The "Snowpiercer" storyline progresses as an odyssey (with extreme body count) as the downtrodden Snowpiercer inhabitants in the rear train sections foment a takeover of the train in search of the good food and clean water enjoyed by the elite in the forward cars. Their chief opposition is Mason (Tilda Swinton), a zealous Wilford functionary with a terrifying lisp and a pea-sized moral conscience. She dispenses punishment on behalf of the corporation, while intoning bromides about the militarized order in which everyone must have, and keep, his preordained “place.” Her humanistic disconnect is so absurdly extreme it’s almost funny, and if the director had maintained this satiric edge, the viewer could at least catch a few laughs, or maybe even reflect on parallel attitudes in our contemporary reality.
But cringe-inducing violence dominates as the 99%ers hack and gouge their way to the front rail cars. The film’s pace is so breathless that it never pauses to consider, even in flashback, what actually produced the train passengers’ desperate situation.
The sad and hermetically sealed Snowpiercer inhabitants live out the results of a fateful combination of human apathy and scientific hubris. Does “Snowpiercer” offer any cautionary lessons for us, facing a looming environmental upheaval?
No such luck.
Director Bong Joon-ho evidently has mastered the ingredients necessary for an international blockbuster: dazzling visuals and special effects, non-stop action, and brutal violence. But in this film he has failed to include a necessary element -- a brain. Without providing context and grappling with the issues it represents, “Snowpiercer,” despite its compelling setting, is little more than an elaborate prison break movie on wheels, with the usual Big House movie clichés intact. And in settling for less, the director has missed a golden opportunity to frame our generation’s most pressing challenge and bring it to a wider audience in a popular entertainment format. I’m still waiting for that kind of movie, one that informs and inspires us both to reflect and to urge appropriate action. But for this reviewer, “Snowpiercer” is a train to nowhere.

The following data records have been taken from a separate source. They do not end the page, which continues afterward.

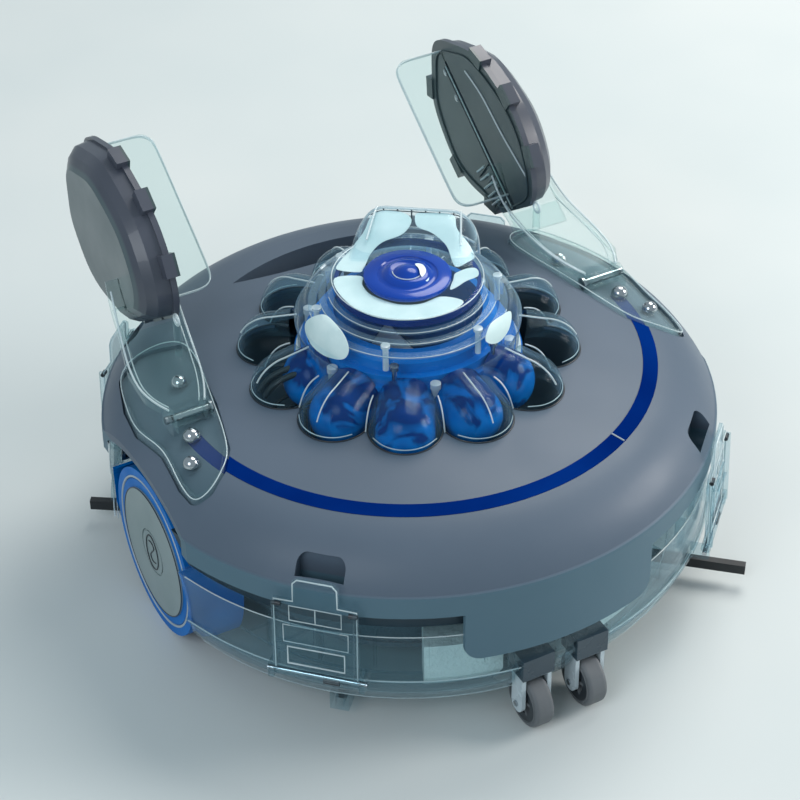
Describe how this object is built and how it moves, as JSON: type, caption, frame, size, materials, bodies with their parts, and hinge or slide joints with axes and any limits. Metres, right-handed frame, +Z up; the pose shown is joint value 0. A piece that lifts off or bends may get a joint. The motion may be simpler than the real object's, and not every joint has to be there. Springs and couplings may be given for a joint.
{
  "type": "robotic pool cleaner",
  "caption": "Round cordless robotic pool cleaner with a turning clear jet nozzle, petal collar, swinging float fins, side wheels, casters and a clear filter tray with latches.",
  "frame": {"origin": "on the body's vertical axis, at floor level under the wheels", "axes": "+Z up; the front, where the clear front casters are, faces -Y; +X is the right side seen from the front view"},
  "size_m": [0.3772, 0.412, 0.2683],
  "materials": {
    "cover_grey": "glossy purplish slate-grey moulded ABS",
    "trim_blue": "glossy navy",
    "pump_blue": "bright blue moulded plastic",
    "clear": "clear polycarbonate, glossy",
    "float_grey": "satin dark slate-grey",
    "foam_white": "closed-cell foam",
    "filter_pad": "coarse filter foam",
    "mesh": "fine woven screen",
    "dark_plastic": "dark moulded plastic",
    "navy_plastic": "dark navy moulded plastic",
    "tyre_blue": "blue ribbed rubber",
    "wheel_grey": "satin light grey",
    "caster_grey": "grey rubber",
    "fork_white": "translucent whitish plastic",
    "black_rubber": "black rubber",
    "steel": "polished stainless steel",
    "brushed": "stainless steel",
    "cell_wrap": "shrink-wrapped cell",
    "board_green": "circuit board",
    "bearing_white": "acetal"
  },
  "bodies": {
    "hull": {"top_cover": "cover_grey", "trim_ring": "trim_blue", "petal_collar": "clear", "pump_housing": "pump_blue", "nozzle_bearing": "bearing_white", "motor_case": "dark_plastic", "motor": "brushed", "motor_bearing": "brushed", "shaft_seal": "black_rubber", "motor_lead": "black_rubber", "battery_case": "dark_plastic", "battery_lid": "dark_plastic", "battery_cells": "cell_wrap", "control_board": "board_green", "chassis_deck": "dark_plastic", "button_switch": "dark_plastic", "charge_port": "dark_plastic", "filter_tray": "clear", "tray_floor": "clear", "filter_screen": "mesh", "filter_foam": "filter_pad", "inlet_frames": "navy_plastic", "wheel_fenders": "pump_blue", "wheel_axles": "steel", "fin_bracket_right": "clear", "fin_bracket_left": "clear", "fin_pins": "steel", "bracket_screws": "steel", "caster_forks": "fork_white", "hinge_pins": "steel", "corner_rods": "black_rubber"},
    "nozzle": {"nozzle_dome": "clear", "nozzle_cap": "pump_blue", "nozzle_screws": "steel"},
    "impeller": {"impeller": "bearing_white", "pump_shaft": "steel"},
    "power_button": {"power_button": "trim_blue"},
    "charge_cap": {"charge_cap": "black_rubber"},
    "inlet_flap_front": {"inlet_flap_front": "black_rubber"},
    "inlet_flap_rear": {"inlet_flap_rear": "black_rubber"},
    "wheel_right": {"wheel_tyre_right": "tyre_blue", "wheel_hub_right": "wheel_grey"},
    "wheel_left": {"wheel_tyre_left": "tyre_blue", "wheel_hub_left": "wheel_grey"},
    "caster_front_right": {"caster_wheel_front_right": "caster_grey"},
    "caster_front_left": {"caster_wheel_front_left": "caster_grey"},
    "caster_rear_right": {"caster_wheel_rear_right": "caster_grey"},
    "caster_rear_left": {"caster_wheel_rear_left": "caster_grey"},
    "fin_right": {"fin_blade_right": "clear", "float_shell_right": "float_grey", "float_plate_right": "float_grey", "float_foam_right": "foam_white"},
    "fin_left": {"fin_blade_left": "clear", "float_shell_left": "float_grey", "float_plate_left": "float_grey", "float_foam_left": "foam_white"},
    "latch_front_right": {"latch_front_right": "clear"},
    "latch_front_left": {"latch_front_left": "clear"},
    "latch_rear_right": {"latch_rear_right": "clear"},
    "latch_rear_left": {"latch_rear_left": "clear"}
  },
  "joints": [
    {"name": "nozzle_turn", "type": "hinge", "parent": "hull", "child": "nozzle", "pos_m": [0, 0, 0.16], "axis": [0, 0, 1], "range_deg": [-144, 36]},
    {"name": "impeller_spin", "type": "hinge", "parent": "hull", "child": "impeller", "pos_m": [0, 0, 0.13], "axis": [0, 0, 1], "continuous": true},
    {"name": "power_press", "type": "slide", "parent": "hull", "child": "power_button", "axis": [0, -1, 0], "range_m": [0, 0.002], "stiffness_N_per_m": 400, "springref_m": -0.0005},
    {"name": "charge_cap_lift", "type": "hinge", "parent": "hull", "child": "charge_cap", "pos_m": [0.022, 0.2006, 0.1176], "axis": [1, 0, 0], "range_deg": [0, 100]},
    {"name": "inlet_flap_front_lift", "type": "hinge", "parent": "hull", "child": "inlet_flap_front", "pos_m": [0, -0.052, 0.0422], "axis": [1, 0, 0], "range_deg": [-60, 0]},
    {"name": "inlet_flap_rear_lift", "type": "hinge", "parent": "hull", "child": "inlet_flap_rear", "pos_m": [0, 0.072, 0.0422], "axis": [1, 0, 0], "range_deg": [-60, 0]},
    {"name": "wheel_right_spin", "type": "hinge", "parent": "hull", "child": "wheel_right", "pos_m": [0.168, 0.0075, 0.0566], "axis": [1, 0, 0], "continuous": true},
    {"name": "wheel_left_spin", "type": "hinge", "parent": "hull", "child": "wheel_left", "pos_m": [-0.168, 0.0075, 0.0566], "axis": [1, 0, 0], "continuous": true},
    {"name": "caster_front_right_spin", "type": "hinge", "parent": "hull", "child": "caster_front_right", "pos_m": [0.019, -0.188, 0.018], "axis": [1, 0, 0], "continuous": true},
    {"name": "caster_front_left_spin", "type": "hinge", "parent": "hull", "child": "caster_front_left", "pos_m": [-0.019, -0.188, 0.018], "axis": [1, 0, 0], "continuous": true},
    {"name": "caster_rear_right_spin", "type": "hinge", "parent": "hull", "child": "caster_rear_right", "pos_m": [0.019, 0.188, 0.018], "axis": [1, 0, 0], "continuous": true},
    {"name": "caster_rear_left_spin", "type": "hinge", "parent": "hull", "child": "caster_rear_left", "pos_m": [-0.019, 0.188, 0.018], "axis": [1, 0, 0], "continuous": true},
    {"name": "fin_right_swing", "type": "hinge", "parent": "hull", "child": "fin_right", "pos_m": [0.15, 0.0075, 0.1555], "axis": [1, 0, 0], "range_deg": [0, 110]},
    {"name": "fin_left_swing", "type": "hinge", "parent": "hull", "child": "fin_left", "pos_m": [-0.15, 0.0075, 0.1555], "axis": [1, 0, 0], "range_deg": [0, 110]},
    {"name": "latch_front_right_open", "type": "hinge", "parent": "hull", "child": "latch_front_right", "pos_m": [0.14228, -0.14479, 0.058], "axis": [0.7133, 0.7009, 0], "range_deg": [0, 95]},
    {"name": "latch_front_left_open", "type": "hinge", "parent": "hull", "child": "latch_front_left", "pos_m": [-0.14228, -0.14479, 0.058], "axis": [0.7133, -0.7009, 0], "range_deg": [0, 95]},
    {"name": "latch_rear_right_open", "type": "hinge", "parent": "hull", "child": "latch_rear_right", "pos_m": [0.14228, 0.14479, 0.058], "axis": [-0.7133, 0.7009, 0], "range_deg": [0, 95]},
    {"name": "latch_rear_left_open", "type": "hinge", "parent": "hull", "child": "latch_rear_left", "pos_m": [-0.14228, 0.14479, 0.058], "axis": [-0.7133, -0.7009, 0], "range_deg": [0, 95]}
  ]
}
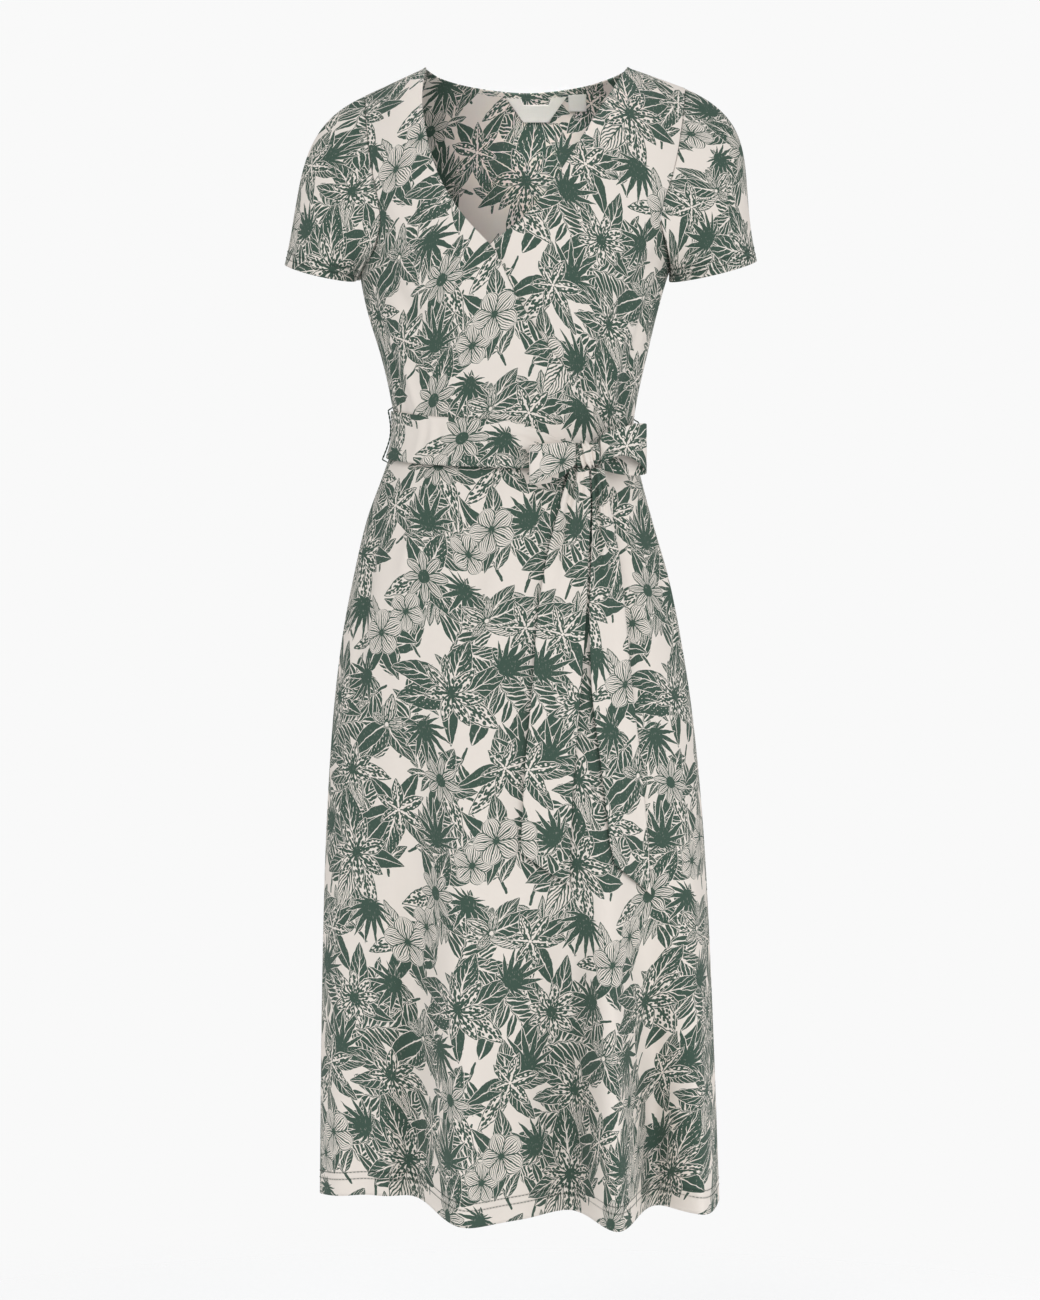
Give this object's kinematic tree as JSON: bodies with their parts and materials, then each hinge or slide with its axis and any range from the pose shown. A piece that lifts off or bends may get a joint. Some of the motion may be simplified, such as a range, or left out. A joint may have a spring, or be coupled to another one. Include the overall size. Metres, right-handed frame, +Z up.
{
  "type": "wrap dress",
  "caption": "Short-sleeved midi dress with a crossed V-neck bodice, A-line skirt and tied self belt, worn open and hollow.",
  "frame": {"origin": "on the line of the shoulders, half way between the dress's two sides, where the wearer holds the dress up", "axes": "+Z up, out of the neck; the front faces -Y; +X is the wearer's left"},
  "size_m": [0.4717, 0.3681, 1.1301],
  "materials": {
    "printed_jersey": "matte knitted jersey with an all-over leaf and flower print in deep green on cream",
    "thread": "matte twisted sewing thread in deep green",
    "label": "smooth bare woven tape, cream"
  },
  "bodies": {
    "root": {"front_bodice_right": "printed_jersey", "front_bodice_left": "printed_jersey", "back_bodice": "printed_jersey", "sleeve_right": "printed_jersey", "sleeve_left": "printed_jersey", "skirt_front": "printed_jersey", "skirt_back": "printed_jersey", "belt_band": "printed_jersey", "belt_knot": "printed_jersey", "bow_loop_right": "printed_jersey", "bow_loop_left": "printed_jersey", "belt_tail_right": "printed_jersey", "belt_tail_left": "printed_jersey", "belt_carrier_right": "thread", "belt_carrier_left": "thread", "neck_label": "label", "size_label": "label"}
  },
  "joints": []
}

"Snowpiercer " (“Le Transperceneige”), created by Jacques Lob and Jean-Marc Rochette, is available in English translation from Titan Comics.
The film is currently (July 2014) in theatrical release. Media and technology website “The Verge” ( reports that the film can be downloaded through Video on Demand, Amazon, I-Tunes, and Google Play.
“The End of the Long Summer: Why We Must Remake Our Civilization to Survive on a Volatile Earth,” by Dianne Dumanoski. Comprehensive yet accessibly written, this concise volume covers all aspects of the climate change. The chapter on weather modification describes the history and science of geoengineering.